In the end, it is the country’s productive energies that are stifled and suffer. Instead of the purchasers of land investing part of his earning on other productive sectors, most of their earnings are trapped into servicing loans provided by the land barons creating an unnecessary cycle of poverty on people who would otherwise be better off if the means of production such as land are properly regulated.

In our case, this is very problematic and perhaps one of the reasons the economy will not grow to its full potential. There is always a problem when 80% of the economy is owned and controlled by less than 20% of the population as the success of such an economy is dependent on the whims of those few, especially when it is clear that those few have no other intentions than amassing vast tracks of land and price speculation. This problem is bigger than just land ownership as it goes further to affect the DNA of the broader economy. Take for example, the indigenisation policy has been largely framed around ownership and not production and property utilisation.

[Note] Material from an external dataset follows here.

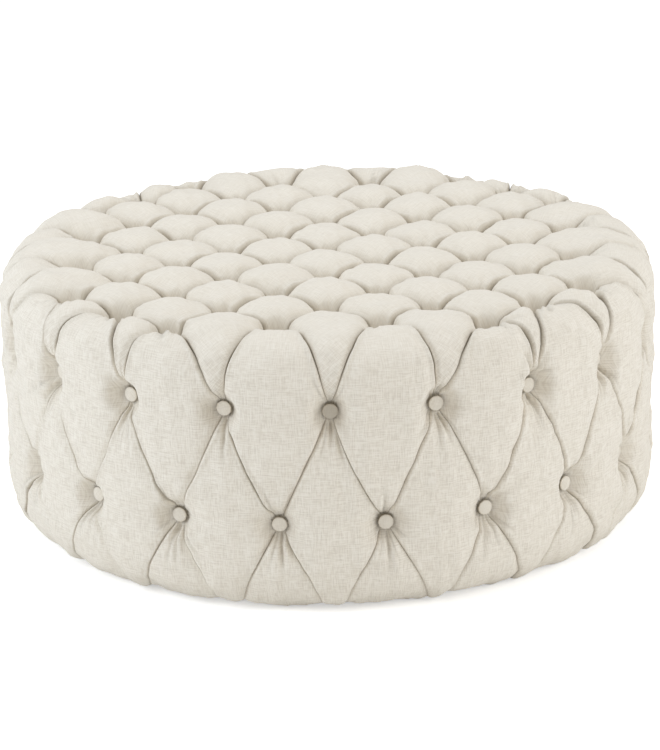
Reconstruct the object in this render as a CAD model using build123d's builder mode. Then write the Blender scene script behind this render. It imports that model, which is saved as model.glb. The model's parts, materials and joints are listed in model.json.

While ownership remains the base, modern economies have shifted to focus largely on production and utilisation. This is why China instead of buying land or colonising countries to access land, they in fact rent land from which they meet food requirements for their people. Still the Chinese approach stupefies the African land owners, as it earns them only in rentals and leave the land exhausted and of less value on the market. To our war veterans, for all the trouble you have given the people of this country, when you say you fought for land, did you mean you fought for those few people to own half the country? I will be pleased to get your response on this unless your chose to subordinate the war cause to the whim of our new capitalists.